Re: [RFC PATCH] network: return errors if we know tcp_connect failed

From: Patrick McHardy
Date: Mon Nov 15 2010 - 11:36:49 EST


On 15.11.2010 16:57, Patrick McHardy wrote:
> On 15.11.2010 16:47, Eric Paris wrote:
>> I notice the heavy lifting for this is done in
>> net/ipv4/netfilter/ipt_REJECT.c::send_rest()
>> (and something very similar for IPv6)
>>
>> I really don't want to duplicate that code into SELinux (for obvious
>> reasons) and I'm wondering if anyone has objections to me making it
>> available outside of netlink and/or suggestions on how to make that code
>> available outside of netfilter (aka what header to expose it, and does
>> it still make logical sense in ipt_REJECT.c or somewhere else?)
>
> I don't think having SELinux sending packets to handle local
> connections is a very elegant design, its not a firewall after
> all. What's wrong with reacting only to specific errno codes
> in tcp_connect()? You could f.i. return -ECONNREFUSED from
> SELinux, that one is pretty much guaranteed not to occur in
> the network stack itself and can be returned directly.
>
> That would need minor changes to nf_hook_slow so we can
> encode errno values in the upper 16 bits of the verdict,
> as we already do with the queue number. The added benefit
> is that we don't have to return EPERM anymore when f.i.
> rerouting fails.

Patch for demonstration purposes attached. I've modified the
MARK target so it returns NF_DROP with an errno code of
-ECONNREFUSED:

# iptables -A OUTPUT -d 1.2.3.4 -j MARK --set-mark 1
# ping 1.2.3.4
PING 1.2.3.4 (1.2.3.4) 56(84) bytes of data.
ping: sendmsg: Connection refused
# telnet 1.2.3.4
Trying 1.2.3.4...
telnet: Unable to connect to remote host: Connection refused



diff --git a/include/linux/netfilter.h b/include/linux/netfilter.h
index 89341c3..ef2af8f 100644
--- a/include/linux/netfilter.h
+++ b/include/linux/netfilter.h
@@ -33,6 +33,8 @@

#define NF_QUEUE_NR(x) ((((x) << NF_VERDICT_BITS) & NF_VERDICT_QMASK) | NF_QUEUE)

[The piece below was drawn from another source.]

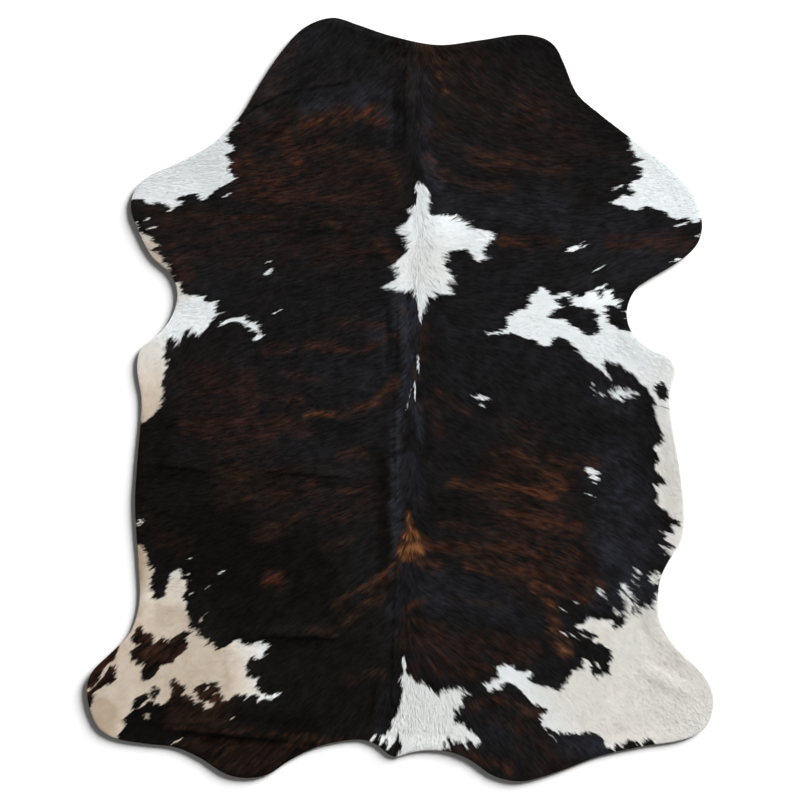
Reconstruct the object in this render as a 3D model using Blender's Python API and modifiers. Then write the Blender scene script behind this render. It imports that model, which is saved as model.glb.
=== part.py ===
"""Cowhide rug: one tanned hide with its hair on, cut to the animal's own outline and laid flat.

The neck points along +Y, the tail along -Y, the hair side is up.  The origin is on the floor,
below the middle of the hide.  Sizes are in millimetres and turned to metres when points are made.
"""

import math

import bmesh
import bpy
from mathutils import Vector
from mathutils.geometry import delaunay_2d_cdt

MM = 0.001

# Driving dimensions, in millimetres.
HIDE_LENGTH = 2290.0        # neck lobe to rump, along Y
HIDE_WIDTH = 1879.0         # hind shank to hind shank, along X
LEATHER = 2.5               # tanned skin
LAID_COAT = 3.5             # depth of the short hair as it lies on the skin
RIM_SHARE = 0.55            # the coat thins to this share of the full depth at the trimmed edge

CURVE_STEP = 6.0            # step along the smooth outline before it is evened out
EDGE_PITCH = 28.0           # spacing of points along the outline
BORDER = 26.0               # width of the strip in which the coat thins out
GRID_PITCH = 62.0           # spacing of points inside the hide
CREASE_PITCH = 30.0         # spacing of points along a crease
CREASE_ROWS = (-1.0, -0.67, -0.33, 0.0, 0.33, 0.67, 1.0)   # across a crease, in half widths
CROWDED = 0.5               # a grid point nearer to another than this share of the pitch goes

# The cut outline, clockwise from the neck.  Each region lists (across, along) in millimetres.
OUTLINE = {
    "neck": (
        (-249, 1136), (-195, 1146), (-135, 1128), (-30, 1093), (111, 1065),
        (240, 1079), (363, 1096), (435, 1083), (468, 1056), (495, 999), (531, 918),
    ),
    "right fore shank": (
        (600, 856), (687, 789), (780, 720), (840, 666), (879, 618), (903, 549),
        (905, 510), (890, 465), (843, 420), (750, 363), (705, 330),
    ),
    "right flank": (
        (680, 264), (696, 201), (750, 153), (801, 129), (825, 93), (808, 9), (819, -90),
        (840, -210), (852, -345), (844, -420), (804, -486), (780, -540), (774, -600),
    ),
    "right hind shank": (
        (782, -669), (828, -744), (894, -807), (933, -864), (940, -918), (918, -981),
        (855, -1017), (735, -1038), (600, -1068),
    ),
    "right rump": (
        (480, -1113), (390, -1140), (339, -1143), (276, -1125), (210, -1080), (150, -1056),
    ),
    "tail": (
        (81, -1051), (30, -1058), (-21, -1071), (-51, -1048), (-96, -1023),
    ),
    "left rump": (
        (-150, -1020), (-246, -1040), (-330, -1080), (-396, -1123), (-459, -1134),
        (-522, -1122), (-600, -1074), (-675, -1042),
    ),
    "left hind shank": (
        (-765, -1031), (-855, -1014), (-909, -978), (-938, -888), (-927, -822),
        (-864, -756), (-810, -699), (-783, -609),
    ),
    "left flank": (
        (-785, -495), (-795, -315), (-789, -195), (-776, -6), (-789, 96), (-777, 153),
        (-714, 207), (-681, 258), (-668, 318),
    ),
    "left fore shank": (
        (-687, 375), (-744, 429), (-780, 495), (-807, 573), (-795, 630), (-753, 672),
        (-660, 714), (-576, 759), (-513, 810), (-465, 870), (-420, 948), (-360, 1038),
        (-300, 1107),
    ),
}

# Creases left by folding: (name, start, end, height, half width), in millimetres.
CREASES = (
    ("neck fold", (15, 1030), (12, 700), 7.0, 38.0),
    ("shoulder fold", (-450, 885), (-120, 960), 6.0, 42.0),
    ("back fold", (-6, 330), (-6, 60), 5.0, 36.0),
    ("left rib fold", (-780, -200), (-555, -210), 6.0, 40.0),
    ("middle rib fold", (-405, -225), (0, -240), 5.0, 40.0),
    ("loin fold", (-495, -711), (-150, -708), 6.0, 42.0),
    ("left rump fold", (-750, -975), (-270, -1020), 7.0, 45.0),
    ("right shank fold", (705, -795), (900, -900), 5.0, 40.0),
)

# Where the rim lifts off the floor: (name, centre, reach, rise), in millimetres.
LIFTS = (
    ("left fore shank", (-830, 560), 240.0, 9.0),
    ("left elbow", (-670, 300), 170.0, 7.0),
    ("left flank", (-840, -330), 260.0, 7.0),
    ("left hind shank", (-960, -900), 260.0, 9.0),
    ("left rump", (-450, -1160), 220.0, 7.0),
    ("tail corner", (-20, -1090), 150.0, 7.0),
    ("right rump", (330, -1170), 230.0, 6.0),
    ("right hind shank", (965, -960), 230.0, 6.0),
    ("right fore shank", (930, 540), 210.0, 5.0),
    ("neck lobe", (-210, 1170), 180.0, 5.0),
)


def clear_scene():
    """Remove what Blender opens with."""
    for obj in list(bpy.data.objects):
        bpy.data.objects.remove(obj, do_unlink=True)


def smooth_outline():
    """The closed curve through the outline's points, centred and scaled to the driving sizes."""
    knots = [Vector(point) for region in OUTLINE.values() for point in region]
    curve = []
    count = len(knots)
    for index in range(count):
        before, start, end, after = (knots[(index + step) % count] for step in (-1, 0, 1, 2))
        steps = max(2, math.ceil((end - start).length / CURVE_STEP))
        lean_in = (end - before) * tangent_share(before, start, end)
        lean_out = (after - start) * tangent_share(after, end, start)
        for step in range(steps):
            curve.append(hermite(start, end, lean_in, lean_out, step / steps))
    low = Vector((min(point.x for point in curve), min(point.y for point in curve)))
    high = Vector((max(point.x for point in curve), max(point.y for point in curve)))
    middle = (low + high) / 2.0
    stretch = (HIDE_WIDTH / (high.x - low.x), HIDE_LENGTH / (high.y - low.y))
    return [Vector(((p.x - middle.x) * stretch[0], (p.y - middle.y) * stretch[1])) for p in curve]


def tangent_share(before, start, end):
    """How much of the chord becomes the tangent, so that uneven spacing makes no overshoot."""
    span_before = (start - before).length
    span_after = (end - start).length
    return span_after / (span_before + span_after)


def hermite(start, end, lean_in, lean_out, t):
    """A point on the cubic from start to end."""
    square = t * t
    cube = square * t
    return (
        start * (2 * cube - 3 * square + 1)
        + lean_in * (cube - 2 * square + t)
        + end * (3 * square - 2 * cube)
        + lean_out * (cube - square)
    )


def even_points(curve, pitch):
    """Points along the closed curve at an even pitch, never sparser than asked."""
    lengths = [(curve[(i + 1) % len(curve)] - curve[i]).length for i in range(len(curve))]
    total = sum(lengths)
    count = math.ceil(total / pitch)
    points = []
    index = 0
    passed = 0.0
    for number in range(count):
        target = total * number / count
        while passed + lengths[index] < target:
            passed += lengths[index]
            index += 1
        share = (target - passed) / lengths[index]
        points.append(curve[index].lerp(curve[(index + 1) % len(curve)], share))
    return points


def inset_points(points, distance):
    """The clockwise ring moved inwards, leaving out points that would crowd in a tight bend."""
    ring = []
    count = len(points)
    for index, point in enumerate(points):
        along = (points[(index + 1) % count] - points[index - 1]).normalized()
        moved = point + Vector((along.y, -along.x)) * distance
        if rim_distance(moved, points) > distance * 0.8:
            ring.append(moved)
    return ring


def rim_distance(point, rim):
    """Shortest distance from a point to the closed rim."""
    best = math.inf
    for index, start in enumerate(rim):
        span = rim[(index + 1) % len(rim)] - start
        share = max(0.0, min(1.0, (point - start).dot(span) / span.length_squared))
        best = min(best, (point - start - span * share).length)
    return best


def is_inside(point, rim):
    """Whether a point lies inside the closed rim."""
    inside = False
    for index, end in enumerate(rim):
        start = rim[index - 1]
        if (start.y > point.y) != (end.y > point.y):
            cross = start.x + (point.y - start.y) * (end.x - start.x) / (end.y - start.y)
            if point.x < cross:
                inside = not inside
    return inside


def crease_points():
    """Rows of points along each crease and across it, so that its shape is followed."""
    points = []
    for _name, start, end, _height, half_width in CREASES:
        head = Vector(start)
        run = Vector(end) - head
        side = Vector((-run.y, run.x)).normalized() * half_width
        steps = math.ceil(run.length / CREASE_PITCH)
        for step in range(steps + 1):
            for row in CREASE_ROWS:
                points.append(head + run * (step / steps) + side * row)
    return points


def grid_points(taken):
    """A staggered grid over the hide that keeps away from the points already there."""
    points = []
    row_pitch = GRID_PITCH * math.sqrt(3.0) / 2.0
    rows = math.ceil(HIDE_LENGTH / 2.0 / row_pitch)
    columns = math.ceil(HIDE_WIDTH / 2.0 / GRID_PITCH) + 1
    for row in range(-rows, rows + 1):
        for column in range(-columns, columns + 1):
            point = Vector(((column + 0.5 * (row % 2)) * GRID_PITCH, row * row_pitch))
            if all((point - other).length > GRID_PITCH * CROWDED for other in taken):
                points.append(point)
    return points


def swell(share):
    """A soft bump: 1 in the middle, falling to exactly 0 at 1."""
    if share >= 1.0:
        return 0.0
    return 0.5 + 0.5 * math.cos(math.pi * share)


def floor_gap(point):
    """How far the skin's underside stands off the floor at a point."""
    gap = 0.0
    for _name, start, end, height, half_width in CREASES:
        head = Vector(start)
        run = Vector(end) - head
        share = (point - head).dot(run) / run.length_squared
        if 0.0 < share < 1.0:
            across = (point - head - run * share).length
            gap += height * swell(across / half_width) * swell(abs(2.0 * share - 1.0)) ** 0.5
    for _name, centre, reach, rise in LIFTS:
        gap += rise * swell((point - Vector(centre)).length / reach)
    return gap


def well_inside(points, rim):
    """The points that lie inside the rim and clear of its border strip."""
    clear = BORDER * 1.5
    return [p for p in points if is_inside(p, rim) and rim_distance(p, rim) > clear]


def skin_mesh():
    """The underside of the skin as one open sheet, with its border strip around it."""
    rim = even_points(smooth_outline(), EDGE_PITCH)
    points = rim + inset_points(rim, BORDER)
    points += well_inside(crease_points(), rim)
    points += well_inside(grid_points(points), rim)
    rim_edges = [(index, (index + 1) % len(rim)) for index in range(len(rim))]
    inside_only = 1
    corners, _edges, faces, *_sources = delaunay_2d_cdt(points, rim_edges, [], inside_only, 0.01)
    mesh = bpy.data.meshes.new("hide")
    corners_m = [(c.x * MM, c.y * MM, floor_gap(c) * MM) for c in corners]
    mesh.from_pydata(corners_m, [], faces)
    sheet = bmesh.new()
    sheet.from_mesh(mesh)
    bmesh.ops.recalc_face_normals(sheet, faces=sheet.faces)
    if sum(face.normal.z for face in sheet.faces) < 0.0:
        bmesh.ops.reverse_faces(sheet, faces=sheet.faces)
    sheet.to_mesh(mesh)
    sheet.free()
    return mesh


def hair_on_leather():
    """Tanned cowhide with short black hair: dark, softly glossy, not metallic."""
    material = bpy.data.materials.new("hair_on_leather")
    material.use_nodes = True
    shader = material.node_tree.nodes["Principled BSDF"]
    shader.inputs["Base Color"].default_value = (0.016, 0.012, 0.011, 1.0)
    shader.inputs["Roughness"].default_value = 0.55
    shader.inputs["Metallic"].default_value = 0.0
    material.diffuse_color = (0.016, 0.012, 0.011, 1.0)
    return material


def build_hide():
    """The hide as one solid: the skin sheet given the depth of leather and laid coat."""
    collection = bpy.data.collections.new("cowhide_rug")
    bpy.context.scene.collection.children.link(collection)
    mesh = skin_mesh()
    mesh.materials.append(hair_on_leather())
    hide = bpy.data.objects.new("hide", mesh)
    collection.objects.link(hide)

    full_coat = hide.vertex_groups.new(name="full_coat")
    rim_corners = {v for edge in open_edges(mesh) for v in edge}
    full_coat.add([v.index for v in mesh.vertices if v.index not in rim_corners], 1.0, "REPLACE")

    depth = hide.modifiers.new("leather_and_coat", "SOLIDIFY")
    depth.thickness = (LEATHER + LAID_COAT) * MM
    depth.offset = 1.0
    depth.use_even_offset = False
    depth.vertex_group = full_coat.name
    depth.thickness_vertex_group = RIM_SHARE
    return hide


def open_edges(mesh):
    """The edges that belong to one face only."""
    uses = {}
    for face in mesh.polygons:
        for key in face.edge_keys:
            uses[key] = uses.get(key, 0) + 1
    return [key for key, count in uses.items() if count == 1]


clear_scene()
build_hide()
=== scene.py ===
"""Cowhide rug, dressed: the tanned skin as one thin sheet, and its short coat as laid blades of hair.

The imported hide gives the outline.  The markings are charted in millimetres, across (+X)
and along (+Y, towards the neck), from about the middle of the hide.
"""

import math

import bmesh
import bpy
import numpy as np
from mathutils.geometry import delaunay_2d_cdt
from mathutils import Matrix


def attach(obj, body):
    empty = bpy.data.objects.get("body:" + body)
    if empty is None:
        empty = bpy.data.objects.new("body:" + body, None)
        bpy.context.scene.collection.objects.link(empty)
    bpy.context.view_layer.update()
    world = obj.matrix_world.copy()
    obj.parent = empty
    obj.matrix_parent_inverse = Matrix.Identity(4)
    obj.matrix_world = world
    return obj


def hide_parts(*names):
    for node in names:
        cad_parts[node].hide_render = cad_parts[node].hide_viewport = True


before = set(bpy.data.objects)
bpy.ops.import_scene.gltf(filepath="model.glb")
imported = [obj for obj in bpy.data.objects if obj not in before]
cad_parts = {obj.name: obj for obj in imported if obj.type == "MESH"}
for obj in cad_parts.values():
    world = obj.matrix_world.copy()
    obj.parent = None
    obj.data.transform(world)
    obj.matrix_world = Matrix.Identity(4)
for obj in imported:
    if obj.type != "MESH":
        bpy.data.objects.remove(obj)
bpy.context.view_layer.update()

MM = 0.001
SEED = 4127

# The skin, in millimetres.
LEATHER = 2.5               # tanned skin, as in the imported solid
RIM_STEP = 6.0              # spacing of points along the cut edge
SKIN_GRID = 16.0            # spacing of points over the skin
SKIN_MARGIN = 8.0           # the grid keeps this far from the cut edge
SHARP_ANGLE = 40.0          # degrees: the cut edge keeps its corners
RIM_CURL = 5.0              # the cut edge stands off the floor by this much where nothing lifts it
CURL_REACH = 60.0           # and comes down over this width
CURL_YIELD = 1.5            # no curl is left where the rim is lifted by this many curls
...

+#define NF_DROP_ERR(x) (((-x) << NF_VERDICT_BITS) | NF_DROP)
+
/* only for userspace compatibility */
#ifndef __KERNEL__
/* Generic cache responses from hook functions.
diff --git a/net/ipv4/tcp_output.c b/net/ipv4/tcp_output.c
index 05b1ecf..bb8f547 100644
--- a/net/ipv4/tcp_output.c
+++ b/net/ipv4/tcp_output.c
@@ -2592,6 +2592,7 @@ int tcp_connect(struct sock *sk)
{
struct tcp_sock *tp = tcp_sk(sk);
struct sk_buff *buff;
+ int err;

tcp_connect_init(sk);

@@ -2614,7 +2615,9 @@ int tcp_connect(struct sock *sk)
sk->sk_wmem_queued += buff->truesize;
sk_mem_charge(sk, buff->truesize);
tp->packets_out += tcp_skb_pcount(buff);
- tcp_transmit_skb(sk, buff, 1, sk->sk_allocation);
+ err = tcp_transmit_skb(sk, buff, 1, sk->sk_allocation);
+ if (err == -ECONNREFUSED)
+ return err;

/* We change tp->snd_nxt after the tcp_transmit_skb() call
* in order to make this packet get counted in tcpOutSegs.
diff --git a/net/netfilter/core.c b/net/netfilter/core.c
index 85dabb8..32fcbe2 100644
--- a/net/netfilter/core.c
+++ b/net/netfilter/core.c
@@ -173,9 +173,11 @@ next_hook:
outdev, &elem, okfn, hook_thresh);
if (verdict == NF_ACCEPT || verdict == NF_STOP) {
ret = 1;
- } else if (verdict == NF_DROP) {
+ } else if ((verdict & NF_VERDICT_MASK) == NF_DROP) {
kfree_skb(skb);
- ret = -EPERM;
+ ret = -(verdict >> NF_VERDICT_BITS);
+ if (ret == 0)
+ ret = -EPERM;
} else if ((verdict & NF_VERDICT_MASK) == NF_QUEUE) {
if (!nf_queue(skb, elem, pf, hook, indev, outdev, okfn,
verdict >> NF_VERDICT_BITS))
diff --git a/net/netfilter/xt_mark.c b/net/netfilter/xt_mark.c
index 2334523..185330c 100644
--- a/net/netfilter/xt_mark.c
+++ b/net/netfilter/xt_mark.c
@@ -30,7 +30,7 @@ mark_tg(struct sk_buff *skb, const struct xt_action_param *par)
const struct xt_mark_tginfo2 *info = par->targinfo;

skb->mark = (skb->mark & ~info->mask) ^ info->mark;
- return XT_CONTINUE;
+ return NF_DROP_ERR(-ECONNREFUSED);
}

static bool